[Object modeling scripts]
-- start --

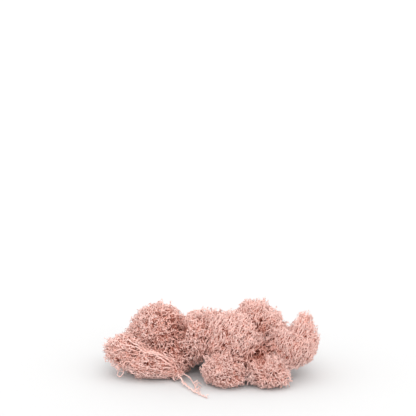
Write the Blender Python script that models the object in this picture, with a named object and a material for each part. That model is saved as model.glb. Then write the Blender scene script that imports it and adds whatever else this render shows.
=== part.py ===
"""Reindeer moss clump: a tangle of soft dyed lichen, lying on the surface under it.

The clump is a heap of bushy tufts. One lumpy body runs through the whole heap, and flat seams
share it out between the tufts as their cores. Forked three-sided sprigs stand out of each core,
and lean away from the root that the tuft grew from. Each tuft, core and sprigs together, is one
node. The low tufts rest flat on the surface, and one bare stem trails out at the front.
"""

import math
import random
from dataclasses import dataclass

import bmesh
import bpy
from mathutils import Matrix, Vector, geometry, noise
from mathutils.bvhtree import BVHTree

MM = 0.001


@dataclass(frozen=True)
class Level:
    """One forking of a sprig. Its spreads are in degrees, for a bushy and for a combed tuft."""

    share: float
    radius: float
    bushy: float
    combed: float

    def spread(self, combed):
        return math.radians(self.bushy + (self.combed - self.bushy) * combed)


@dataclass(frozen=True)
class Sprig:
    """A kind of sprig, by its stem's radius and its crown's tallest height."""

    radius: float
    crown: float
    levels: tuple


@dataclass(frozen=True)
class Tuft:
    """One bush of the clump: its places and sizes in millimetres, and its counts of sprigs."""

    name: str
    centre: tuple
    reach: tuple
    root: tuple
    sprigs: int
    fillers: int
    combed: float = 0.35

    @property
    def middle(self):
        return Vector(self.centre) * MM

    @property
    def base(self):
        return Vector(self.root) * MM

    @property
    def seed(self):
        return sum(self.name.encode())

    @property
    def size(self):
        return sum(self.reach) / len(self.reach) * MM

    @property
    def rests(self):
        return self.centre[2] < self.reach[2]

    @property
    def anchor(self):
        """Where the strands come from: the middle of a bushy tuft, and the root of a combed one."""
        return self.middle.lerp(self.base, self.combed)

    def reach_along(self, direction):
        """How far the tuft reaches from its middle, along a unit direction."""
        return 1 / Vector(d / (r * MM) for d, r in zip(direction, self.reach)).length

    def holds(self, place):
        """Whether a place is well inside the tuft."""
        offset = place - self.middle
        return offset.length < self.reach_along(offset.normalized()) * INSIDE_SHARE


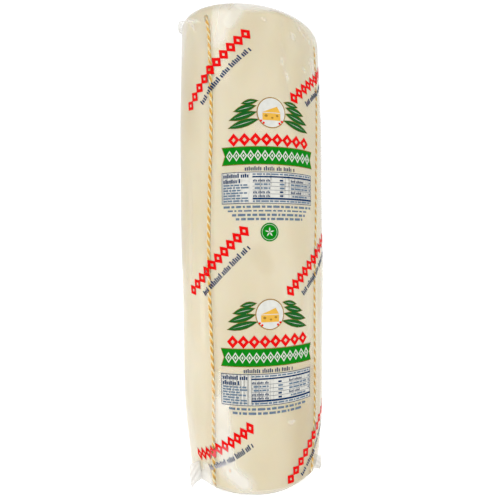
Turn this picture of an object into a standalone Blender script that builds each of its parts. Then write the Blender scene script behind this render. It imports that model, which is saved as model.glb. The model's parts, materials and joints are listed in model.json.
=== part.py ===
"""A whole log of provolone, sealed in clear film and standing on its flat end.

The packed log is one solid with the outer form of the film and what it holds. Two loops of
twisted twine run lengthwise in its grooves and cross at the middle of both ends.
Sizes are in metres. An azimuth is measured from the front (-Y) towards the right (+X).
"""

import math

import bmesh
import bpy
from mathutils import Vector

# The log: a belly two thirds of the way up, a slight taper each way, a foot that rounds in
# over its last hand's breadth, and a slanting top.
LENGTH = 0.3978
BELLY_RADIUS = 0.0645
BELLY_HEIGHT = 0.276
LOWER_TAPER = 0.0022
UPPER_TAPER = 0.0024
FOOT_ROUNDING = 0.0054
FOOT_REACH = 0.070
BASE_RIM = 0.007
TOP_RIM = 0.010
TOP_SLOPE_RIGHT = -0.115
TOP_SLOPE_BACK = 0.105
TOP_SLANT_STARTS = 0.310
TOP_CROWN = 0.0015

# The slow hand-made unevenness of its side: (depth, waves round, waves up, phase). It fades out
# towards the base over this height.
UNEVENNESS = (
    (0.00035, 2, 1.3, 0.6),
    (0.00030, 3, -2.1, 2.2),
    (0.00018, 5, 3.4, 4.0),
)
EVEN_FOOT = 0.028

# The base is rounded up at its right edge: azimuth of the highest place, how many degrees
# it reaches to each side, its lift, how near the axis it starts, and where it ends up the side.
HEEL_AZIMUTH = 80.0
HEEL_SPREAD = 75.0
HEEL_LIFT = 0.0033
HEEL_STARTS = 0.022
HEEL_ENDS = 0.030

# The twine: two plies, so two crests round its section, and the length of one whole turn.
TWINE_RADIUS = 0.0016
TWINE_VALLEY = 0.0010
PLIES = 2
LAY = 0.0130
STATIONS_PER_LAY = 6
CLEARANCE = 0.0003

# How each strand wanders: azimuth at the foot and the top, how far it leans aside at the top's
# rim, from a share of the height on, then one, two and three half waves.
STRAND_COURSES = (
    (-35.8, -32.6, -3.6, 3.3, 0.2, 2.2),
    (55.8, 65.8, 0.0, -5.1, -0.4, -0.5),
    (144.3, 146.5, 0.0, -1.5, 1.2, 0.8),
    (236.2, 240.3, 0.0, -3.0, 1.5, 0.0),
)
LEAN_STARTS = 0.93

# Where the twine's middle lies under the cheese's skin, and how the film rides up beside it.
SIDE_SEAT = 0.0003
BASE_SEAT = 0.0020
TENT_LIP = 0.00085
TENT_SLOPE = 0.00030
LIP_OFFSET = 0.00015
TENT_OFFSETS = (0.0038, 0.0065)
CROSSING_LIFT = 2 * TWINE_RADIUS + 2 * CLEARANCE
CROSSING_REACH = 0.016

# The mesh: columns between the twine and the quarter's corner, and rows up the side.
FAR_COLUMNS = 5
RIM_ROWS = 4
SIDE_ROWS = 20
CAP_STRAIGHT = 0.2
CAP_ROUND = 0.8
CAP_TURN_STARTS = 0.3

# The film's ears, left by the corners of the bag: azimuth, height of the foot and of the head,
# how far the foot and the head stand out from the axis, thickness at the root, sideways curl,
# and how far the foot rises to its free corner, as a share of the ear's height.
EARS = (
    (-52.0, 0.0045, 0.0195, 0.0700, 0.0688, 0.0024, 0.0030, -0.17),
    (67.0, 0.0053, 0.0168, 0.0630, 0.0635, 0.0030, -0.0020, 0.12),
    (-86.0, 0.3950, 0.4070, 0.0655, 0.0652, 0.0034, 0.0020, 0.12),
    (112.0, 0.3760, 0.3880, 0.0650, 0.0640, 0.0030, -0.0025, 0.12),
)
EAR_ROOT_DEPTH = 0.0050
EAR_TIP_SHARE = 0.45
EAR_EDGE_SHARE = 0.35
EAR_NOTCH = 0.22
EAR_ROWS = 6
EAR_COLUMNS = 5

# The stretch of a half wave, as its start and length, that the free edge's arch, the thickness
# and the curl each follow from the ear's foot to its head.
EAR_ARCH_WAVE = (0.15, 0.70)
EAR_THICKNESS_WAVE = (0.12, 0.76)
EAR_CURL_WAVE = (0.30, 0.90)

# The groove leaves the clearance round the twine, although its floor is made of flat faces.
FLOOR_STEPS = (0.0, 45.0, 90.0)
GROOVE_RADIUS = (TWINE_RADIUS + CLEARANCE) / math.cos(math.radians(FLOOR_STEPS[1] / 2))
NEAR_OFFSETS = (
    *(GROOVE_RADIUS * math.sin(math.radians(step)) for step in FLOOR_STEPS),
    GROOVE_RADIUS + LIP_OFFSET,
    *TENT_OFFSETS,
)
FLOOR_COLUMNS = len(FLOOR_STEPS)
HALF_COLUMNS = len(NEAR_OFFSETS) - 1 + FAR_COLUMNS
QUARTER_COLUMNS = 2 * HALF_COLUMNS
RING_COLUMNS = 4 * QUARTER_COLUMNS

# Colours and roughness, and the angle over which an edge counts as sharp.
CHEESE_COLOUR = (0.82, 0.75, 0.56, 1.0)
CHEESE_ROUGHNESS = 0.35
TWINE_COLOUR = (0.76, 0.50, 0.14, 1.0)
TWINE_ROUGHNESS = 0.85
SHARP_ANGLE = math.radians(50)


def smoothstep(low, high, value):
    """Rises from 0 at low to 1 at high, level at both ends."""
    share = min(max((value - low) / (high - low), 0.0), 1.0)
    return share * share * (3 - 2 * share)


def side_radius(height):
    """The log's radius at a height: two half parabolas that meet at the belly, and the foot."""
    if height < BELLY_HEIGHT:
        drop = LOWER_TAPER * (1 - height / BELLY_HEIGHT) ** 2
    else:
        drop = UPPER_TAPER * ((height - BELLY_HEIGHT) / (LENGTH - BELLY_HEIGHT)) ** 2
    return BELLY_RADIUS - drop - FOOT_ROUNDING * max(1 - height / FOOT_REACH, 0.0) ** 2


def unevenness(azimuth, height):
    """Slow waves in the side, which fade out at the foot so that the log stands flat."""
    turns = height / LENGTH
    waves = sum(
        depth * math.sin(around * azimuth + 2 * math.pi * up * turns + phase)
        for depth, around, up, phase in UNEVENNESS
    )
    return waves * smoothstep(0, EVEN_FOOT, height)


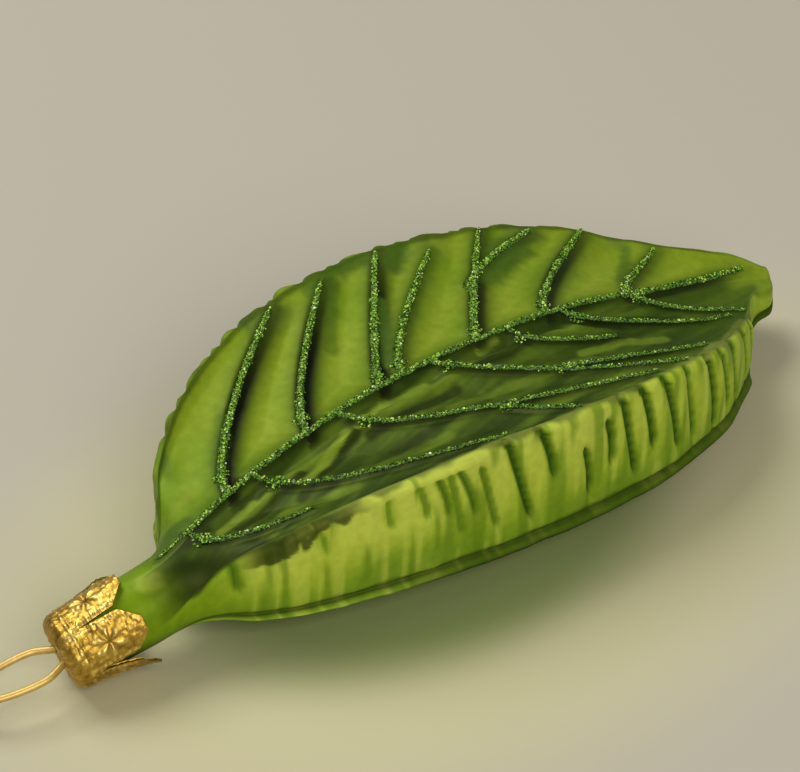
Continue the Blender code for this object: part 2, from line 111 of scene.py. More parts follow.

-- end --

* **OBJECTIVE**:
Reproduce verbatim only the segment of the listing bounded by the line containing "Turn this picture" and the line containing "HEEL_ENDS = 0.030", with both boundary lines included.

* **FINISHED EXERCISE**:
Turn this picture of an object into a standalone Blender script that builds each of its parts. Then write the Blender scene script behind this render. It imports that model, which is saved as model.glb. The model's parts, materials and joints are listed in model.json.
=== part.py ===
"""A whole log of provolone, sealed in clear film and standing on its flat end.

The packed log is one solid with the outer form of the film and what it holds. Two loops of
twisted twine run lengthwise in its grooves and cross at the middle of both ends.
Sizes are in metres. An azimuth is measured from the front (-Y) towards the right (+X).
"""

import math

import bmesh
import bpy
from mathutils import Vector

# The log: a belly two thirds of the way up, a slight taper each way, a foot that rounds in
# over its last hand's breadth, and a slanting top.
LENGTH = 0.3978
BELLY_RADIUS = 0.0645
BELLY_HEIGHT = 0.276
LOWER_TAPER = 0.0022
UPPER_TAPER = 0.0024
FOOT_ROUNDING = 0.0054
FOOT_REACH = 0.070
BASE_RIM = 0.007
TOP_RIM = 0.010
TOP_SLOPE_RIGHT = -0.115
TOP_SLOPE_BACK = 0.105
TOP_SLANT_STARTS = 0.310
TOP_CROWN = 0.0015

# The slow hand-made unevenness of its side: (depth, waves round, waves up, phase). It fades out
# towards the base over this height.
UNEVENNESS = (
    (0.00035, 2, 1.3, 0.6),
    (0.00030, 3, -2.1, 2.2),
    (0.00018, 5, 3.4, 4.0),
)
EVEN_FOOT = 0.028

# The base is rounded up at its right edge: azimuth of the highest place, how many degrees
# it reaches to each side, its lift, how near the axis it starts, and where it ends up the side.
HEEL_AZIMUTH = 80.0
HEEL_SPREAD = 75.0
HEEL_LIFT = 0.0033
HEEL_STARTS = 0.022
HEEL_ENDS = 0.030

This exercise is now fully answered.